Turbulent Transport and Mixing

Turbulent Transport and Mixing is concerned with the fundamental physics, mathematical modeling, analysis, and computation of the enhanced advection and diffusion of heat, mass, and momentum that often characterizes turbulence. Turbulent mixing is a familiar phenomenon but one which still presents many interesting open questions. For example, how can turbulent mixing of, say, passive scalars be quantitatively characterized? What aspects of turbulent diffusion can be rigorously deduced from the fundamental equations of motion? What are the most effective approaches to reduce and/or close models of turbulent mixing? How can insights from rigorous mathematical studies and experimental investigations aid numerical analysis and simulations? All these questions are addressed in our activity. Specifically, multiple-scale expansions together with Direct Numerical Simulations are exploited to answer the above questions. The focus is the passive transport of particles with and without inertia. Attention to the so-called anomalous diffusion regime is also paid in these contexts.

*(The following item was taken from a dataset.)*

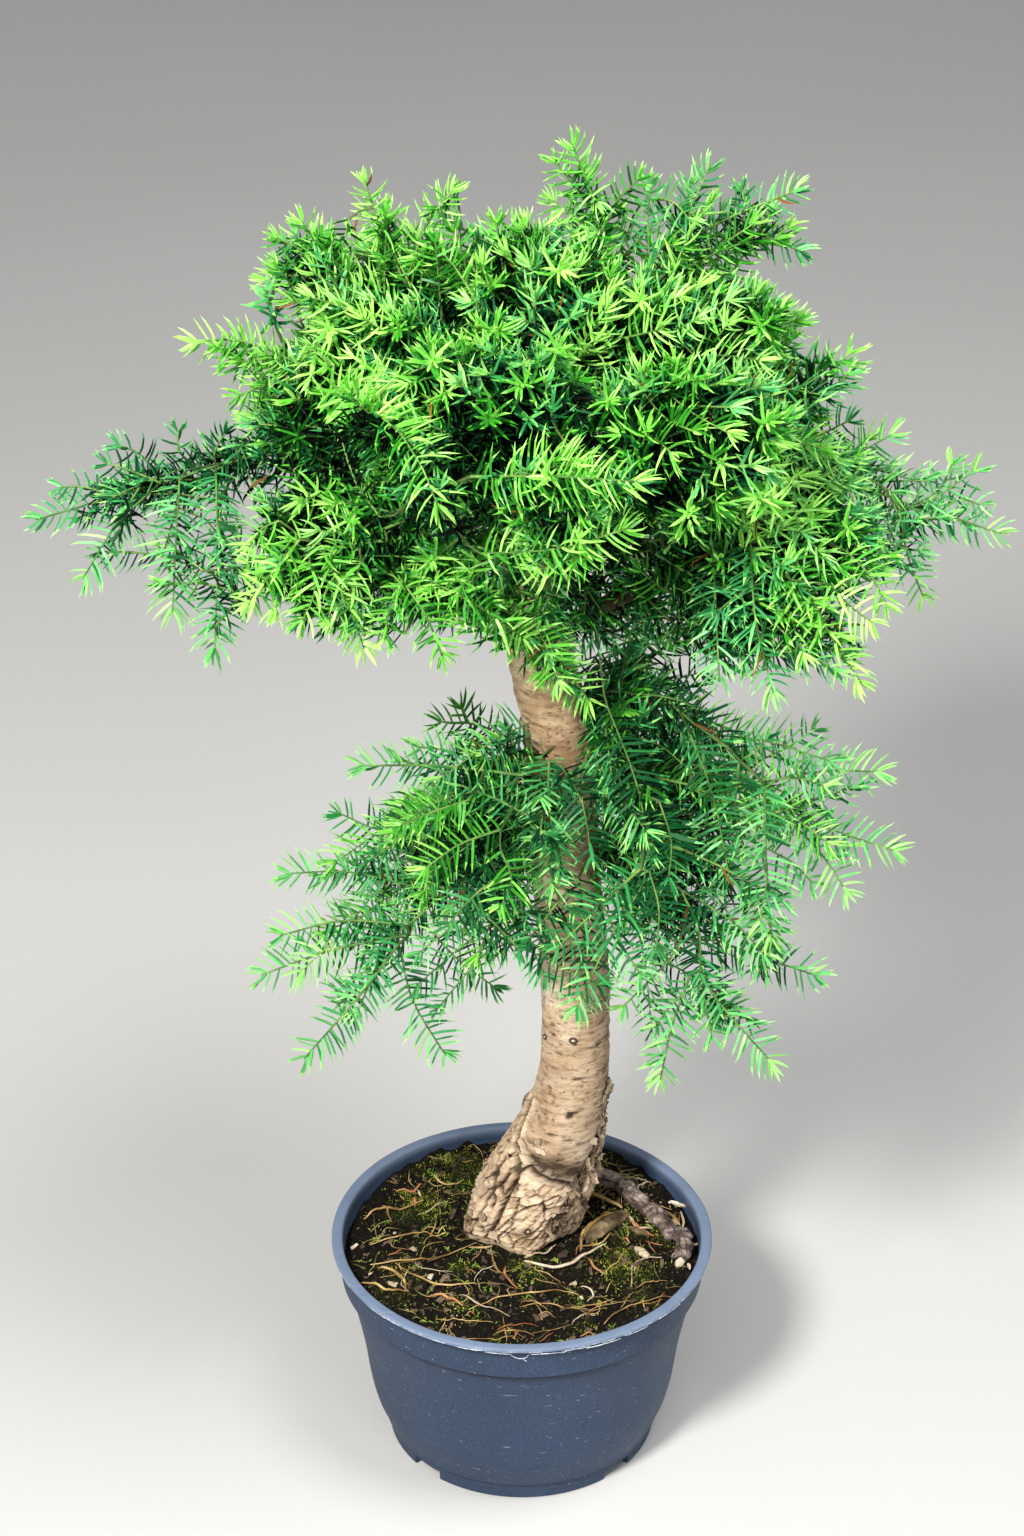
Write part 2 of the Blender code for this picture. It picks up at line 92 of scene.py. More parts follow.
BOUGHS = {
    "bough_left": (0.478, (-0.090, -0.015, 0.575), 0.0062, 0.006),
    "bough_right": (0.470, (0.116, -0.010, 0.550), 0.0064, -0.008),
    "bough_front": (0.496, (-0.016, -0.085, 0.600), 0.0050, 0.006),
    "bough_front_right": (0.488, (0.070, -0.080, 0.591), 0.0052, 0.006),
    "bough_back": (0.482, (0.008, 0.098, 0.564), 0.0058, -0.004),
    "bough_front_left": (0.458, (-0.089, -0.050, 0.533), 0.0054, -0.006),
    "bough_right_low": (0.448, (0.117, -0.050, 0.521), 0.0052, -0.008),
    "bough_arch": (0.408, (0.060, -0.008, 0.422), 0.0048, -0.006),
    "bough_low_right": (0.336, (0.080, -0.005, 0.316), 0.0042, -0.003),
    "bough_low_right_rear": (0.368, (0.084, 0.055, 0.340), 0.0044, -0.006),
    "bough_low_left": (0.388, (-0.020, -0.030, 0.400), 0.0040, -0.002),
    "bough_low_left_rear": (0.322, (-0.045, 0.055, 0.305), 0.0044, -0.004),
}
BOUGH_TAPER = 0.45

# ---------------------------------------------------------------- camera, floor and light
PITCH = math.radians(30.27)
camera_data = bpy.data.cameras.new("camera")
camera_data.lens = 93.75
camera_data.sensor_width = 36.0
camera_data.sensor_fit = "AUTO"
camera_data.clip_start = 0.05
camera_data.clip_end = 30.0
camera = bpy.data.objects.new("camera", camera_data)
camera.location = (-0.0049, -1.6117, 1.3240)
camera.rotation_euler = (math.pi / 2 - PITCH, 0, 0)
bpy.context.scene.collection.objects.link(camera)
bpy.context.scene.camera = camera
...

One of the main focuses of modern works on turbulence is on trying to understand the reasons of partial failure of the famous 1941 Kolmogorov's theory. This is the famous "intermittency" problem which received considerable attention by Kolmogorov himself in 1961. A similar problem more recently appeared for a linear problem known as the "advection-diffusion system". Despite the linearity of the problem, intermittency appears also in this case for sufficiently large Peclet numbers. A relevant step forward for the understanding of basic mechanisms at the very origin of intermittency in this problem has been achieved starting from the pioneering work of R.H. Kraichnan entitled "Anomalous scaling of a randomly advected passive scalar" published in Physical Review Letters in February 1994. Our activity in the field started from this seminal paper and it is still in progress.